Decision Support Systems Origins

In the 1960s, researchers began systematically studying the use of computerized quantitative models to assist in decision making and planning (Raymond, 1966; Turban, 1967; Urban, 1967, Holt and Huber, 1969). Ferguson and Jones (1969) reported the first experimental study using a computer aided decision system. They investigated a production scheduling application running on an IBM 7094. In retrospect, a major historical turning point was Michael S. Scott Morton's (1967) dissertation field research at Harvard University.

Scott Morton’s study involved building, implementing and then testing an interactive, model-driven management decision system. Fellow Harvard Ph.D. student Andrew McCosh asserts that the “concept of decision support systems was first articulated by Scott Morton in February 1964 in a basement office in Sherman Hall, Harvard Business School” (McCosh email, 2002) in a discussion they had about Scott Morton’s dissertation. During 1966, Scott Morton (1971) studied how computers and analytical models could help managers make a recurring key business planning decision. He conducted an experiment in which managers actually used a Management Decision System (MDS). Marketing and production managers used an MDS to coordinate production planning for laundry equipment. The MDS ran on an IDI 21 inch CRT with a light pen connected using a 2400 bps modem to a pair of Univac 494 systems.

The pioneering work of George Dantzig, Douglas Engelbart and Jay Forrester likely influenced the feasibility of building computerized decision support systems. In 1952, Dantzig became a research mathematician at the Rand Corporation, where he began implementing linear programming on its experimental computers. In the mid-1960s, Engelbart and colleagues developed the first hypermedia—groupware system called NLS (oNLine System). NLS facilitated the creation of digital libraries and the storage and retrieval of electronic documents using hypertext. NLS also provided for on-screen video teleconferencing and was a forerunner to group decision support systems. Forrester was involved in building the SAGE (Semi-Automatic Ground Environment) air defense system for North America completed in 1962. SAGE is probably the first computerized data-driven DSS. Also, Professor Forrester started the System Dynamics Group at the Massachusetts Institute of Technology Sloan School. His work on corporate modeling led to programming DYNAMO, a general simulation compiler.

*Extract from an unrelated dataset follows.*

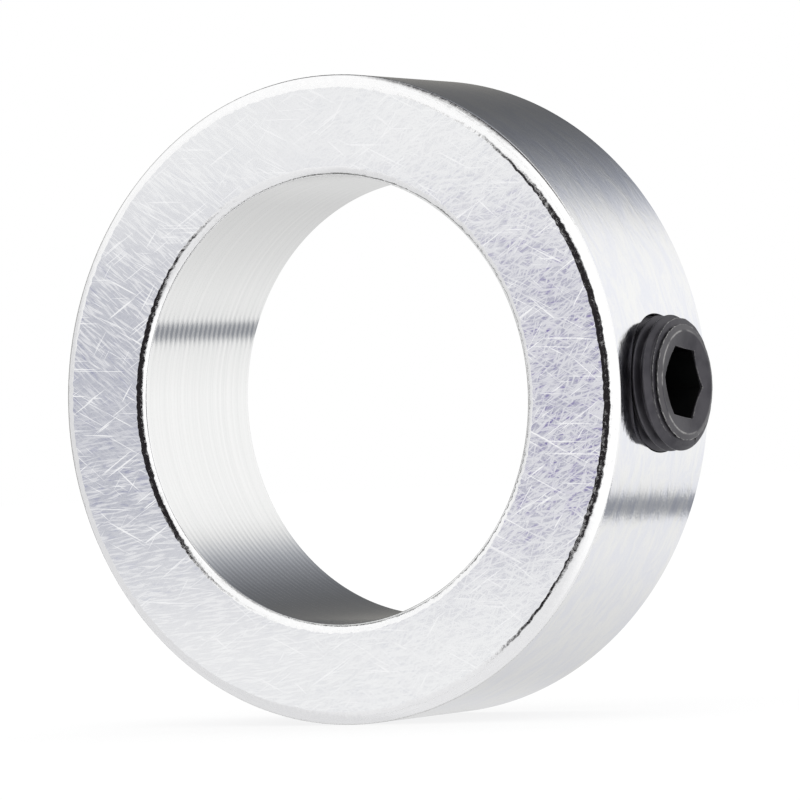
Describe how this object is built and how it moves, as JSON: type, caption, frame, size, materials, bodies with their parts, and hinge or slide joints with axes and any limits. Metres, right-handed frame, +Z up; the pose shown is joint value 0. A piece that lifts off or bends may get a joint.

In 1960, J.C.R. Licklider published his ideas about the future role of multiaccess interactive computing in a paper titled “Man-Computer Symbiosis.” He saw man-computer interaction as enhancing both the quality and efficiency of human problem solving and his paper provided a guide for decades of computer research to follow. Licklider was the architect of Project MAC at MIT that furthered the study of interactive computing.

By April 1964, the development of the IBM System 360 and other more powerful mainframe systems made it practical and cost-effective to develop Management Information Systems (MIS) for large companies (cf., Davis, 1974). These early MIS focused on providing managers with structured, periodic reports and the information was primarily from accounting and transaction processing systems, but the systems did not provide interactive support to assist managers in decision making.

Around 1970 business journals started to publish articles on management decision systems, strategic planning systems and decision support systems (cf., Sprague and Watson 1979).. For example, Scott Morton and colleagues McCosh and Stephens published decision support related articles in 1968. The first use of the term decision support system was in Gorry and Scott-Morton’s (1971) Sloan Management Review article. They argued that Management Information Systems primarily focused on structured decisions and suggested that the supporting information systems for semi-structured and unstructured decisions should be termed “Decision Support Systems”.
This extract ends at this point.